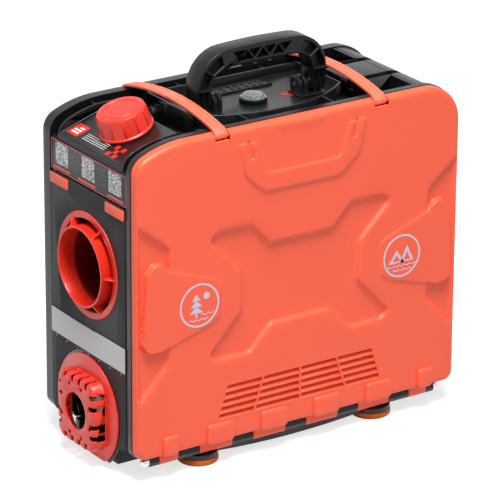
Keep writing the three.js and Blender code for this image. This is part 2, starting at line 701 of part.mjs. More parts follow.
// ---- bottom pan and feet ------------------------------------------------------------------
function panOutline(margin) {
  const half = PAN_HALF_X + margin;
  const points = [new THREE.Vector2(half, SKIN_LOW - GAP), new THREE.Vector2(-half, SKIN_LOW - GAP)];
  for (let k = 0; k <= 16; k += 1) {
    const x = THREE.MathUtils.lerp(-half, half, k / 16);
    points.push(new THREE.Vector2(x, PAN_LOW - margin + x * x / (2 * PAN_ARC)));
  }
  return points;
}

const DRAIN_X = [-150, -120, 30, 60];
const STUB_TOP = SKIN_LOW + 2.5;
const STUBS = { exhaust: { x: -62, r: 11 }, air: { x: -92, r: 9 } };

function pan() {
  const high = SKIN_LOW - GAP;
  const body = prismY(panOutline(0), -PAN_HALF_Y, PAN_HALF_Y);
  const lip = prismY(panOutline(0), -PAN_HALF_Y - PAN_LIP, PAN_HALF_Y + PAN_LIP)
    .intersect(box(-300, 300, -100, 100, 0, PAN_LIP_TOP));
  const tub = box(TUB.left, TUB.right, -TUB.half, TUB.half, TUB.low, high);
  const hollow = prismY(panOutline(-WALL), -PAN_HALF_Y + WALL, PAN_HALF_Y - WALL);
  const tubHollow = box(TUB.left + WALL, TUB.right, -TUB.half + WALL, TUB.half - WALL,
    TUB.low + WALL, high + 1);
  let shell = cut(joined(body, lip, tub), hollow, tubHollow);
  shell = cut(shell, rod(INTAKE.hole, [-230, 0, CORE_Z], [TUB.left + WALL + 1, 0, CORE_Z]));
  const bores = [STUBS.exhaust, STUBS.air].map(({ x, r }) => rod(r + 1, [x, 0, 0], [x, 0, 12]));
  const slots = DRAIN_X.map((x) => box(x - 8, x + 8, -60, -56, 0, 40));
  return cut(shell, ...bores, ...slots);
}

function footBase(x, y) {
  const post = rod(FOOT.base, [x, y, FOOT.padHigh + GAP], [x, y, FOOT.top], 20);
  const clear = prismY(panOutline(GAP), -PAN_HALF_Y - PAN_LIP - GAP, PAN_HALF_Y + PAN_LIP + GAP);
  return cut(post, clear, rod(4, [x, y, 0], [x, y, FOOT.padHigh + 1.3], 16));
}

function footPad(x, y) {
  const profile = [[0, 0], [FOOT.pad - 2.5, 0], [FOOT.pad, 2], [FOOT.pad, FOOT.padHigh - 1],
    [FOOT.pad - 1, FOOT.padHigh], [3.7, FOOT.padHigh], [3.7, FOOT.padHigh + 1], [0, FOOT.padHigh + 1]];
  return turned(profile, [x, y, 0], [0, 0, 1], 20);
}

function feet() {
  for (const [where, y] of [['front', -FOOT.y], ['rear', FOOT.y]]) {
    for (const [side, x] of [['left', -FOOT.x], ['right', FOOT.x]]) {
      add(`foot_base_${where}_${side}`, footBase(x, y), BLACK);
      add(`foot_pad_${where}_${side}`, footPad(x, y), ORANGE);
    }
  }
}

// ---- filler end: panel, plates, duct collar and intake ------------------------------------
function endPanel() {
  const plate = prismX(rounded(rectangle(-PANEL.half, PANEL.half, PANEL.low, PANEL.high, 6)),
    END_FACE - PANEL.thick, END_FACE);
  const ringSeat = rod(INTAKE.ring + GAP, [-230, 0, CORE_Z], [-200, 0, CORE_Z], 28);
  const collarSeat = rod(COLLAR.outer + GAP, [-230, 0, DUCT_Z], [-200, 0, DUCT_Z], 28);
  return cut(plate, ringSeat, collarSeat);
}

function accentTab(side) {
  const middle = side * 56;
  const out = END_FACE - PANEL.thick - GAP;
  return prismX(rounded(rectangle(middle - 18.5, middle + 18.5, 298.5, 310, 1)), out - 1.2, out);
}

function labelPlate() {
  return prismX(rounded(rectangle(-LABEL.half, LABEL.half, LABEL.low, LABEL.high, 2)),
    END_FACE - LABEL.thick, END_FACE);
}

function reflectorStrip() {
  const out = END_FACE - PANEL.thick - GAP;
  return box(out - STRIP.thick, out, -STRIP.half, STRIP.half, STRIP.low, STRIP.high);
}

function ductCollar() {
  const face = END_FACE - COLLAR.thick;
  const rim = END_FACE - COLLAR.out;
  const inner = END_FACE + 9;
  const ring = turned([[COLLAR.inner, 0], [COLLAR.outer, 0], [COLLAR.outer, COLLAR.thick - 1.2],
    [COLLAR.outer - 1.5, COLLAR.thick], [COLLAR.inner, COLLAR.thick]],
    [END_FACE, 0, DUCT_Z], [-1, 0, 0], 28);
  const spigot = cut(
    rod(COLLAR.spigot, [rim, 0, DUCT_Z], [inner, 0, DUCT_Z], 28),
    rod(COLLAR.spigot - COLLAR.wall, [rim - 1, 0, DUCT_Z], [inner + 1, 0, DUCT_Z], 28),
  );
  const webs = [];
  for (let k = 0; k < COLLAR.webs; k += 1) {
    const angle = Math.PI * 2 * (k + 0.5) / COLLAR.webs;
    const web = [
      new THREE.Vector2(face, COLLAR.inner + 4),
      new THREE.Vector2(rim + 2, COLLAR.spigot - 1),
      new THREE.Vector2(inner - 2, COLLAR.spigot - 1),
      new THREE.Vector2(END_FACE, COLLAR.inner - 2),
      new THREE.Vector2(END_FACE, COLLAR.inner + 4),
    ];
    const blade = prismY(web, -0.9, 0.9);
    webs.push(blade.rotate([THREE.MathUtils.radToDeg(angle), 0, 0]).translate([0, 0, DUCT_Z]));
  }
  return joined(ring, spigot, ...webs);
}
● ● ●
Each line of the material must be restated exactly.

**Exercise answer:**
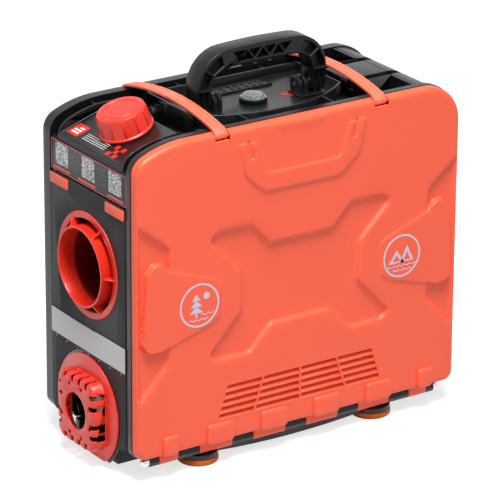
Keep writing the three.js and Blender code for this image. This is part 2, starting at line 701 of part.mjs. More parts follow.
// ---- bottom pan and feet ------------------------------------------------------------------
function panOutline(margin) {
  const half = PAN_HALF_X + margin;
  const points = [new THREE.Vector2(half, SKIN_LOW - GAP), new THREE.Vector2(-half, SKIN_LOW - GAP)];
  for (let k = 0; k <= 16; k += 1) {
    const x = THREE.MathUtils.lerp(-half, half, k / 16);
    points.push(new THREE.Vector2(x, PAN_LOW - margin + x * x / (2 * PAN_ARC)));
  }
  return points;
}

const DRAIN_X = [-150, -120, 30, 60];
const STUB_TOP = SKIN_LOW + 2.5;
const STUBS = { exhaust: { x: -62, r: 11 }, air: { x: -92, r: 9 } };

function pan() {
  const high = SKIN_LOW - GAP;
  const body = prismY(panOutline(0), -PAN_HALF_Y, PAN_HALF_Y);
  const lip = prismY(panOutline(0), -PAN_HALF_Y - PAN_LIP, PAN_HALF_Y + PAN_LIP)
    .intersect(box(-300, 300, -100, 100, 0, PAN_LIP_TOP));
  const tub = box(TUB.left, TUB.right, -TUB.half, TUB.half, TUB.low, high);
  const hollow = prismY(panOutline(-WALL), -PAN_HALF_Y + WALL, PAN_HALF_Y - WALL);
  const tubHollow = box(TUB.left + WALL, TUB.right, -TUB.half + WALL, TUB.half - WALL,
    TUB.low + WALL, high + 1);
  let shell = cut(joined(body, lip, tub), hollow, tubHollow);
  shell = cut(shell, rod(INTAKE.hole, [-230, 0, CORE_Z], [TUB.left + WALL + 1, 0, CORE_Z]));
  const bores = [STUBS.exhaust, STUBS.air].map(({ x, r }) => rod(r + 1, [x, 0, 0], [x, 0, 12]));
  const slots = DRAIN_X.map((x) => box(x - 8, x + 8, -60, -56, 0, 40));
  return cut(shell, ...bores, ...slots);
}

function footBase(x, y) {
  const post = rod(FOOT.base, [x, y, FOOT.padHigh + GAP], [x, y, FOOT.top], 20);
  const clear = prismY(panOutline(GAP), -PAN_HALF_Y - PAN_LIP - GAP, PAN_HALF_Y + PAN_LIP + GAP);
  return cut(post, clear, rod(4, [x, y, 0], [x, y, FOOT.padHigh + 1.3], 16));
}

function footPad(x, y) {
  const profile = [[0, 0], [FOOT.pad - 2.5, 0], [FOOT.pad, 2], [FOOT.pad, FOOT.padHigh - 1],
    [FOOT.pad - 1, FOOT.padHigh], [3.7, FOOT.padHigh], [3.7, FOOT.padHigh + 1], [0, FOOT.padHigh + 1]];
  return turned(profile, [x, y, 0], [0, 0, 1], 20);
}

function feet() {
  for (const [where, y] of [['front', -FOOT.y], ['rear', FOOT.y]]) {
    for (const [side, x] of [['left', -FOOT.x], ['right', FOOT.x]]) {
      add(`foot_base_${where}_${side}`, footBase(x, y), BLACK);
      add(`foot_pad_${where}_${side}`, footPad(x, y), ORANGE);
    }
  }
}

// ---- filler end: panel, plates, duct collar and intake ------------------------------------
function endPanel() {
  const plate = prismX(rounded(rectangle(-PANEL.half, PANEL.half, PANEL.low, PANEL.high, 6)),
    END_FACE - PANEL.thick, END_FACE);
  const ringSeat = rod(INTAKE.ring + GAP, [-230, 0, CORE_Z], [-200, 0, CORE_Z], 28);
  const collarSeat = rod(COLLAR.outer + GAP, [-230, 0, DUCT_Z], [-200, 0, DUCT_Z], 28);
  return cut(plate, ringSeat, collarSeat);
}

function accentTab(side) {
  const middle = side * 56;
  const out = END_FACE - PANEL.thick - GAP;
  return prismX(rounded(rectangle(middle - 18.5, middle + 18.5, 298.5, 310, 1)), out - 1.2, out);
}

function labelPlate() {
  return prismX(rounded(rectangle(-LABEL.half, LABEL.half, LABEL.low, LABEL.high, 2)),
    END_FACE - LABEL.thick, END_FACE);
}

function reflectorStrip() {
  const out = END_FACE - PANEL.thick - GAP;
  return box(out - STRIP.thick, out, -STRIP.half, STRIP.half, STRIP.low, STRIP.high);
}

function ductCollar() {
  const face = END_FACE - COLLAR.thick;
  const rim = END_FACE - COLLAR.out;
  const inner = END_FACE + 9;
  const ring = turned([[COLLAR.inner, 0], [COLLAR.outer, 0], [COLLAR.outer, COLLAR.thick - 1.2],
    [COLLAR.outer - 1.5, COLLAR.thick], [COLLAR.inner, COLLAR.thick]],
    [END_FACE, 0, DUCT_Z], [-1, 0, 0], 28);
  const spigot = cut(
    rod(COLLAR.spigot, [rim, 0, DUCT_Z], [inner, 0, DUCT_Z], 28),
    rod(COLLAR.spigot - COLLAR.wall, [rim - 1, 0, DUCT_Z], [inner + 1, 0, DUCT_Z], 28),
  );
  const webs = [];
  for (let k = 0; k < COLLAR.webs; k += 1) {
    const angle = Math.PI * 2 * (k + 0.5) / COLLAR.webs;
    const web = [
      new THREE.Vector2(face, COLLAR.inner + 4),
      new THREE.Vector2(rim + 2, COLLAR.spigot - 1),
      new THREE.Vector2(inner - 2, COLLAR.spigot - 1),
      new THREE.Vector2(END_FACE, COLLAR.inner - 2),
      new THREE.Vector2(END_FACE, COLLAR.inner + 4),
    ];
    const blade = prismY(web, -0.9, 0.9);
    webs.push(blade.rotate([THREE.MathUtils.radToDeg(angle), 0, 0]).translate([0, 0, DUCT_Z]));
  }
  return joined(ring, spigot, ...webs);
}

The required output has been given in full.